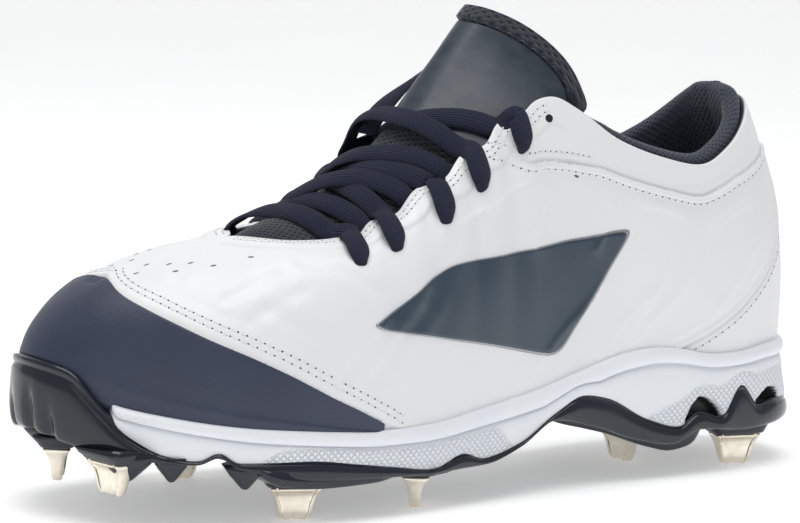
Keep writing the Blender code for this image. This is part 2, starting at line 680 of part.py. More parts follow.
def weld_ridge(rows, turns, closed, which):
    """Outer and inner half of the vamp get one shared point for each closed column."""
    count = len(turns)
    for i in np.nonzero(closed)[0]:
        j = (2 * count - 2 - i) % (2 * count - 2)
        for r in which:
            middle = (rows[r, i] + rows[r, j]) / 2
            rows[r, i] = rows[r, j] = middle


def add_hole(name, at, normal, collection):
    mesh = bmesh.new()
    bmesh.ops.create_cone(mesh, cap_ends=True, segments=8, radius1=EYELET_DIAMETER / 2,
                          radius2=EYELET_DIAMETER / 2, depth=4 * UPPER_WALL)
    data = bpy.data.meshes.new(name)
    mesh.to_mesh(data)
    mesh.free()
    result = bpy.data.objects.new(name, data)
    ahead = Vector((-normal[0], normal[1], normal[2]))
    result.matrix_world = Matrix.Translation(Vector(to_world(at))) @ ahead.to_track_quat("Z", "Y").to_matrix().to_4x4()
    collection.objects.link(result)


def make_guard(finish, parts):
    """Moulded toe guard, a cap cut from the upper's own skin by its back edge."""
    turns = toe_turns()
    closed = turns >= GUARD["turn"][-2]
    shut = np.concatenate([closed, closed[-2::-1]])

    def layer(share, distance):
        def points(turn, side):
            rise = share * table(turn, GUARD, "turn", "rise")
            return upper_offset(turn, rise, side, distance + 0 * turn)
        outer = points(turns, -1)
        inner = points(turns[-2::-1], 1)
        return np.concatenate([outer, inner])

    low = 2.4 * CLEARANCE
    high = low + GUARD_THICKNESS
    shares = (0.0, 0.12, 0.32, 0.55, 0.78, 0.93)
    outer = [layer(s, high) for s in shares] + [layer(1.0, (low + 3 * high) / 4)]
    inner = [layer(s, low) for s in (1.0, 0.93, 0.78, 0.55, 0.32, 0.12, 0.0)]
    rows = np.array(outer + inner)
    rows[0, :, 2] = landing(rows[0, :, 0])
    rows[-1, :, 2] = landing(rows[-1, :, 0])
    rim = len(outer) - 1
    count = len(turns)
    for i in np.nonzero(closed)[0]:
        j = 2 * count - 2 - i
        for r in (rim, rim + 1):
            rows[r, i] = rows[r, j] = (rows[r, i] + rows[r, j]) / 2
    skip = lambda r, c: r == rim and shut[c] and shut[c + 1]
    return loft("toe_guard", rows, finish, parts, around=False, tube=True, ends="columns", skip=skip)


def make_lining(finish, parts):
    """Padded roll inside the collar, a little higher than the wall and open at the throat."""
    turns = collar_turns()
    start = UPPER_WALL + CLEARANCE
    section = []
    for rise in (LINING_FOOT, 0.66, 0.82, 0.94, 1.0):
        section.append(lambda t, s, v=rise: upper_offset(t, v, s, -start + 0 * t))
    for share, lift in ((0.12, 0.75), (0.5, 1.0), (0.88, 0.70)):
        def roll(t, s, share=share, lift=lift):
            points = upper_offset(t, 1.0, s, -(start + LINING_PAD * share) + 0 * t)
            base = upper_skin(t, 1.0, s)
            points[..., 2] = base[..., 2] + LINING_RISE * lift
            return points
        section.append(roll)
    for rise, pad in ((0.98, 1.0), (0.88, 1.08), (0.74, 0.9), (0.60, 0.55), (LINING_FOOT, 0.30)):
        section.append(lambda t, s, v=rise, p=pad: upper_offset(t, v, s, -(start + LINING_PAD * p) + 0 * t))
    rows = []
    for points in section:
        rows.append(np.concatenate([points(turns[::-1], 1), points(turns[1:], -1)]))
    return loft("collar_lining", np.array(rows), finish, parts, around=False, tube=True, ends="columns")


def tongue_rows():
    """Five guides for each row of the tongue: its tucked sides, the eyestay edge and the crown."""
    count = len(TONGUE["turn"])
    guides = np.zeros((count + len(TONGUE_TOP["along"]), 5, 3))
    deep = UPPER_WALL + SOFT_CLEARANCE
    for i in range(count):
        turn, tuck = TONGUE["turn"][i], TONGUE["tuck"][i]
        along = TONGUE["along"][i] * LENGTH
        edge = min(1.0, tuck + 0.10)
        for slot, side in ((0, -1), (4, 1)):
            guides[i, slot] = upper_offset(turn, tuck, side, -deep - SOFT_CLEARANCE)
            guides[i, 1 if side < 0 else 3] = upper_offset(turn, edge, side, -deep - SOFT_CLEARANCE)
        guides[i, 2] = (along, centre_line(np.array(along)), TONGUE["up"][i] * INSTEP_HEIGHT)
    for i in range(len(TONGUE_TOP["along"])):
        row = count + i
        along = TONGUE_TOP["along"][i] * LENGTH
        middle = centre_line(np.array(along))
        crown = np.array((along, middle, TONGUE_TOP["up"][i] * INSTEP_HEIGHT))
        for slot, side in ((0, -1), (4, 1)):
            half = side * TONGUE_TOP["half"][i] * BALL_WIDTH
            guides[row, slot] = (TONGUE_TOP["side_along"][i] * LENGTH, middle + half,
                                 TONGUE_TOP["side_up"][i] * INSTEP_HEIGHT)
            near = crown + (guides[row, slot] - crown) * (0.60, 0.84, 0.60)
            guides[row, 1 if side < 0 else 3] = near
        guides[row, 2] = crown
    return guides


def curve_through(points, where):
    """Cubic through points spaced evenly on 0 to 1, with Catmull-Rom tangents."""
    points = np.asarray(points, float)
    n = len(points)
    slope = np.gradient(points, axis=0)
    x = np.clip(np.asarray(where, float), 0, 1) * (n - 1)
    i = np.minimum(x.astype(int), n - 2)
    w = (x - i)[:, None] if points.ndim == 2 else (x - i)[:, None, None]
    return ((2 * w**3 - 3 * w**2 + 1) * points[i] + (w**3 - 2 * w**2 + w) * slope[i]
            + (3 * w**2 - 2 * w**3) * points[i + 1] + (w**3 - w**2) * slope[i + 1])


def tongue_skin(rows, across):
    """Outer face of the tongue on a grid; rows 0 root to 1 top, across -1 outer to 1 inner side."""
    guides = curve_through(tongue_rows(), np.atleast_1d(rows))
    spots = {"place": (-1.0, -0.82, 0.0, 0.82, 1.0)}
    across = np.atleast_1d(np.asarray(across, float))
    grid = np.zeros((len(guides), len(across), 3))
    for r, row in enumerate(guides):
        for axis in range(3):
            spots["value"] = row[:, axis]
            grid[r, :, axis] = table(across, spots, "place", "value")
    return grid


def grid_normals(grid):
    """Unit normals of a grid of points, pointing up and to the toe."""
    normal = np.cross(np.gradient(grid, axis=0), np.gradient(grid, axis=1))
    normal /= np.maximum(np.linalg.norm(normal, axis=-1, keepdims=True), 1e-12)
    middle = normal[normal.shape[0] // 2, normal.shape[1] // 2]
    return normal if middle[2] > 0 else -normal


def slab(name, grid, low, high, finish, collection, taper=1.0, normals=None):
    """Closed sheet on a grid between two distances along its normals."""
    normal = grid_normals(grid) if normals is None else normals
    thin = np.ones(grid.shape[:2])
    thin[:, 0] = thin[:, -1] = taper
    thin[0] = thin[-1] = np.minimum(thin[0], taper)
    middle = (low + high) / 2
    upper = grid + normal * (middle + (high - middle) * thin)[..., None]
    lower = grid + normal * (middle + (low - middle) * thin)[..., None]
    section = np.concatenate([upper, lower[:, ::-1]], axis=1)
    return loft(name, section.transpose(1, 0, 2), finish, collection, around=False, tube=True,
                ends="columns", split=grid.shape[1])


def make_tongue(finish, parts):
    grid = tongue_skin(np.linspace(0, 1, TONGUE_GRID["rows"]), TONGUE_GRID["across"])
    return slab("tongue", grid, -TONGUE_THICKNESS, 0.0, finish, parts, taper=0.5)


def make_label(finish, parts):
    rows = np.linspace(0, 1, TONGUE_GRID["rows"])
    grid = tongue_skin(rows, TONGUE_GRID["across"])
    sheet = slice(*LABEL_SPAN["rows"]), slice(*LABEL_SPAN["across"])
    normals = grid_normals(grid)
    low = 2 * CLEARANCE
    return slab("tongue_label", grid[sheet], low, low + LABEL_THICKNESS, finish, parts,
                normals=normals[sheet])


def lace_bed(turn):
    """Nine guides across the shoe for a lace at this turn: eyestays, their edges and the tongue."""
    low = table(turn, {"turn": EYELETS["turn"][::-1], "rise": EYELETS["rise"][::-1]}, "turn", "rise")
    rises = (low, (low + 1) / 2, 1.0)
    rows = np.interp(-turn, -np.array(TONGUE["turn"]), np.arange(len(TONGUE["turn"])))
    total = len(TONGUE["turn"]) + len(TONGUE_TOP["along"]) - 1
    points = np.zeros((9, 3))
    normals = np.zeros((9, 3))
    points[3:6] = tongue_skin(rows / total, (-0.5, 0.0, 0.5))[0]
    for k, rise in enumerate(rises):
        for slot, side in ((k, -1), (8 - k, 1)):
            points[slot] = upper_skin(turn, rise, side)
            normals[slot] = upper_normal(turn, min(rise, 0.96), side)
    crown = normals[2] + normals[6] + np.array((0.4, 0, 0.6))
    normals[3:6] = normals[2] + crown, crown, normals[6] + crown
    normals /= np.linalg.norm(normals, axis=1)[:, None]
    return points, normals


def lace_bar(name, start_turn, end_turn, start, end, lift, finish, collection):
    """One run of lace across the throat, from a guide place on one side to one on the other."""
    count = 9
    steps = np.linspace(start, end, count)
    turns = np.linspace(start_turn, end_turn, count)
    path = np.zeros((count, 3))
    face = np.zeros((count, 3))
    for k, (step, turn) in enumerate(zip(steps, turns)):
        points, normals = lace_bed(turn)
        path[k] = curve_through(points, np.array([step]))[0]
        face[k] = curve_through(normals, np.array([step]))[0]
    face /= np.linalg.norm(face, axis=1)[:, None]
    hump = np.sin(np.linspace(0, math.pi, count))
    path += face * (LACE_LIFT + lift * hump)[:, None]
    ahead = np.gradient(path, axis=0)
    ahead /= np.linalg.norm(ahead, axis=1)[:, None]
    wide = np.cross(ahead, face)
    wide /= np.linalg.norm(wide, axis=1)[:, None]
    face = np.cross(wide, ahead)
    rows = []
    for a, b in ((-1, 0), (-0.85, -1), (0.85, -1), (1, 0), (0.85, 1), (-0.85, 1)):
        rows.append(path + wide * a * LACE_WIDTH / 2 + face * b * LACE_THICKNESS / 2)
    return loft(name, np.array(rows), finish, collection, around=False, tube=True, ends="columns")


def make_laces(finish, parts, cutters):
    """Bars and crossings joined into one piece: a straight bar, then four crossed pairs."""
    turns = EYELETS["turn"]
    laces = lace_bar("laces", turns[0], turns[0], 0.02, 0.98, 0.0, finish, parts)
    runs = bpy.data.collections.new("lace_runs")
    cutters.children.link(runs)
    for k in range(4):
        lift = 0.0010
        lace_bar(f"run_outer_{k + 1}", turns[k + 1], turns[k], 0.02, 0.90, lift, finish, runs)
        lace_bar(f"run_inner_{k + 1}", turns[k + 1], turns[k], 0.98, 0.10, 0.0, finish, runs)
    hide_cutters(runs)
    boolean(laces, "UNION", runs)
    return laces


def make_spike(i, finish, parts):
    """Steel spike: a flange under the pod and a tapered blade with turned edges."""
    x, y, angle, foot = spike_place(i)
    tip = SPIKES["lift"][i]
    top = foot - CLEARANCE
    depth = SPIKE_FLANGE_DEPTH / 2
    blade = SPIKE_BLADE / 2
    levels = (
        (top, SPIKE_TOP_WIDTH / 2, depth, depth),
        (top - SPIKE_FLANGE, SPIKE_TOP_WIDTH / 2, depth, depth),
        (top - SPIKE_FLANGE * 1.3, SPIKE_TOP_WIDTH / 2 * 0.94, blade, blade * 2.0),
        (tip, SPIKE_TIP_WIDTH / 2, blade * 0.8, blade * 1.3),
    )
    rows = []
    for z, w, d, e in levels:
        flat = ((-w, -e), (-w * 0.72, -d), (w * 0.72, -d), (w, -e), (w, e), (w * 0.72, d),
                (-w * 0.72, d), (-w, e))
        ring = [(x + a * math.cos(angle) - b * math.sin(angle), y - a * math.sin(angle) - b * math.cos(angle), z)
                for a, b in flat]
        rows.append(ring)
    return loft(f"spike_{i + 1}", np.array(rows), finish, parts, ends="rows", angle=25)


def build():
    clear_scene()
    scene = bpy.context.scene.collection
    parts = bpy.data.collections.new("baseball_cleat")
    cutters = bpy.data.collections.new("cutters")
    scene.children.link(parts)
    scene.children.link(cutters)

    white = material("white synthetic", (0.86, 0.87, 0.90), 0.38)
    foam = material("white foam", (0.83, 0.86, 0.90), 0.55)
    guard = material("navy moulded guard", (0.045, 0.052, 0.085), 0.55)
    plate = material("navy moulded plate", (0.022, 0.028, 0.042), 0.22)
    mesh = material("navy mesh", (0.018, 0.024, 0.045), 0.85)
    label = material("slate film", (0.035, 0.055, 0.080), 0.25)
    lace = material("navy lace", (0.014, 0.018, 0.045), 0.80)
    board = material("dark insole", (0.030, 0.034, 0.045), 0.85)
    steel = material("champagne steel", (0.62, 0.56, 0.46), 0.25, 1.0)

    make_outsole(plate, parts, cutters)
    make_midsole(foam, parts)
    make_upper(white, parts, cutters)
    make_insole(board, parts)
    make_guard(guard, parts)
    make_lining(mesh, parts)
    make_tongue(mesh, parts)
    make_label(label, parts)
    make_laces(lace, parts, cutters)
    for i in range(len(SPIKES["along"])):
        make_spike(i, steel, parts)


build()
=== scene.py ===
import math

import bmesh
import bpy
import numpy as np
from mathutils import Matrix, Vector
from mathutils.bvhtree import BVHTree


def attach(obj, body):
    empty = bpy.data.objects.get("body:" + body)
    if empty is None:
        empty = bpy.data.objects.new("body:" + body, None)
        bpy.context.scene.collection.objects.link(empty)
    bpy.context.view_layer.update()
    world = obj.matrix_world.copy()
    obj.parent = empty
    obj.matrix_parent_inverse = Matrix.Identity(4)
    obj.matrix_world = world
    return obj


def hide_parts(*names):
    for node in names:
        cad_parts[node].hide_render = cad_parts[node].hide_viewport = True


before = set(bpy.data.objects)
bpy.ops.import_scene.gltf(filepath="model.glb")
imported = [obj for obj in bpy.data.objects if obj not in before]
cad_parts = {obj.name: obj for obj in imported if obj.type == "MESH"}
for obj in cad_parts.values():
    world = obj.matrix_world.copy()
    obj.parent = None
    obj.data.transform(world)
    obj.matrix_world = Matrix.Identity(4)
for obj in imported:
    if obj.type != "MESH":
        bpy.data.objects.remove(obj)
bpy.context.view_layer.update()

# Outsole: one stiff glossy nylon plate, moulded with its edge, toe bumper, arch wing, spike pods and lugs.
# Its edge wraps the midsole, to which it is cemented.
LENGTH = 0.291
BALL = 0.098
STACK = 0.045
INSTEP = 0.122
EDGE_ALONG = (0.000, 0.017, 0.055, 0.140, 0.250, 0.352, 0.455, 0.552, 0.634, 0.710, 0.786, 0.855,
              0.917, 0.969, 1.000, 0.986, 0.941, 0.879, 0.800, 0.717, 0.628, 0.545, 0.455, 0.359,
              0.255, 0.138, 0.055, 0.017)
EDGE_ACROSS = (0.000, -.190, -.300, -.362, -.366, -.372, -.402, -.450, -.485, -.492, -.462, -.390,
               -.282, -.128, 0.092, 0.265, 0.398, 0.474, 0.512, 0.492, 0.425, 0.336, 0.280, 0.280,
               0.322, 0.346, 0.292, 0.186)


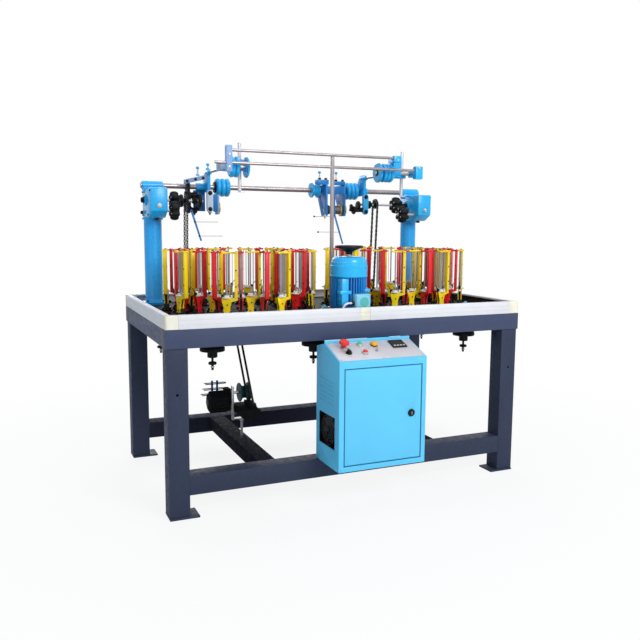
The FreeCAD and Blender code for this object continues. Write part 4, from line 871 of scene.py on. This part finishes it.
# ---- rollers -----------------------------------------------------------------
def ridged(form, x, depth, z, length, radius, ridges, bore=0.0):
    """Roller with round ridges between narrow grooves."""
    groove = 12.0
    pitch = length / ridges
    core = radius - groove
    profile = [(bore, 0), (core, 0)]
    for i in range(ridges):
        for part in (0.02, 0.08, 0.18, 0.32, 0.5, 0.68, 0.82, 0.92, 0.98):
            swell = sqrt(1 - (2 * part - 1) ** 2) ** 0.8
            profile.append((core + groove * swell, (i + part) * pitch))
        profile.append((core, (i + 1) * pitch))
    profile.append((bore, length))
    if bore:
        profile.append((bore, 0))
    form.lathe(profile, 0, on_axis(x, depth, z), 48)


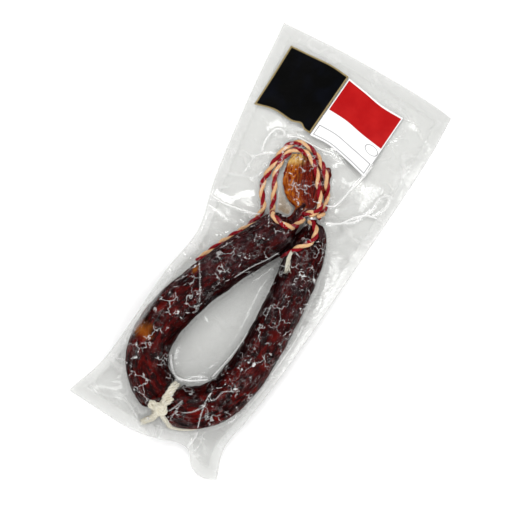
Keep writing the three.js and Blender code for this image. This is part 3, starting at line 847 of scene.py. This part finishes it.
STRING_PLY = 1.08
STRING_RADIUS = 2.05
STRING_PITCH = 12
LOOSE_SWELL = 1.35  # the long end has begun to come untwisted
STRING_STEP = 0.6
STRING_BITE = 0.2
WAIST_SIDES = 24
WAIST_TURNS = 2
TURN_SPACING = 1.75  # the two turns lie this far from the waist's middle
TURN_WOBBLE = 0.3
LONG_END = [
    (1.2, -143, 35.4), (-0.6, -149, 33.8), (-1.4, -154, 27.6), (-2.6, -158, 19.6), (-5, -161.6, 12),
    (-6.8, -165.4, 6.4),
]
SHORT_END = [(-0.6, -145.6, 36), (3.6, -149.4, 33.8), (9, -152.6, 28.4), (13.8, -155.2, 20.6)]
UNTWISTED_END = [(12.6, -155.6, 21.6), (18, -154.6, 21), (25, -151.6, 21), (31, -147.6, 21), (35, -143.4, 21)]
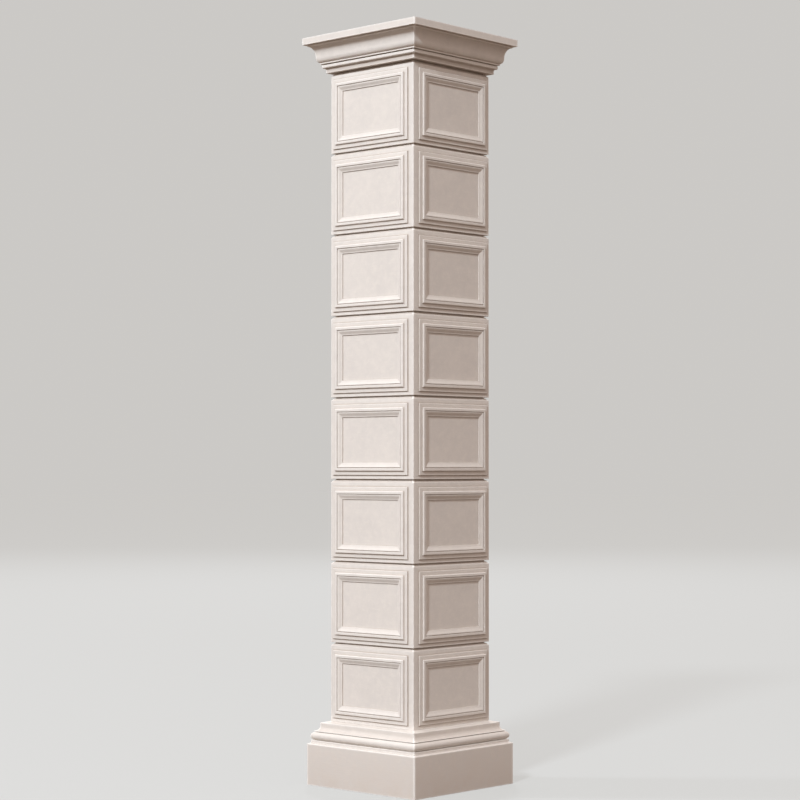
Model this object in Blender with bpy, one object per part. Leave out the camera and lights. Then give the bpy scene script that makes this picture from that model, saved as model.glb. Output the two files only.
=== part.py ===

————

## EXERCISE
Starting at the line that holds "make_outsole(plate, parts, cutters)", copy each line exactly and stop after the line that holds "obj.matrix_world = world".

## SOLUTION FOR THIS PROBLEM
    make_outsole(plate, parts, cutters)
    make_midsole(foam, parts)
    make_upper(white, parts, cutters)
    make_insole(board, parts)
    make_guard(guard, parts)
    make_lining(mesh, parts)
    make_tongue(mesh, parts)
    make_label(label, parts)
    make_laces(lace, parts, cutters)
    for i in range(len(SPIKES["along"])):
        make_spike(i, steel, parts)


build()
=== scene.py ===
import math

import bmesh
import bpy
import numpy as np
from mathutils import Matrix, Vector
from mathutils.bvhtree import BVHTree


def attach(obj, body):
    empty = bpy.data.objects.get("body:" + body)
    if empty is None:
        empty = bpy.data.objects.new("body:" + body, None)
        bpy.context.scene.collection.objects.link(empty)
    bpy.context.view_layer.update()
    world = obj.matrix_world.copy()
    obj.parent = empty
    obj.matrix_parent_inverse = Matrix.Identity(4)
    obj.matrix_world = world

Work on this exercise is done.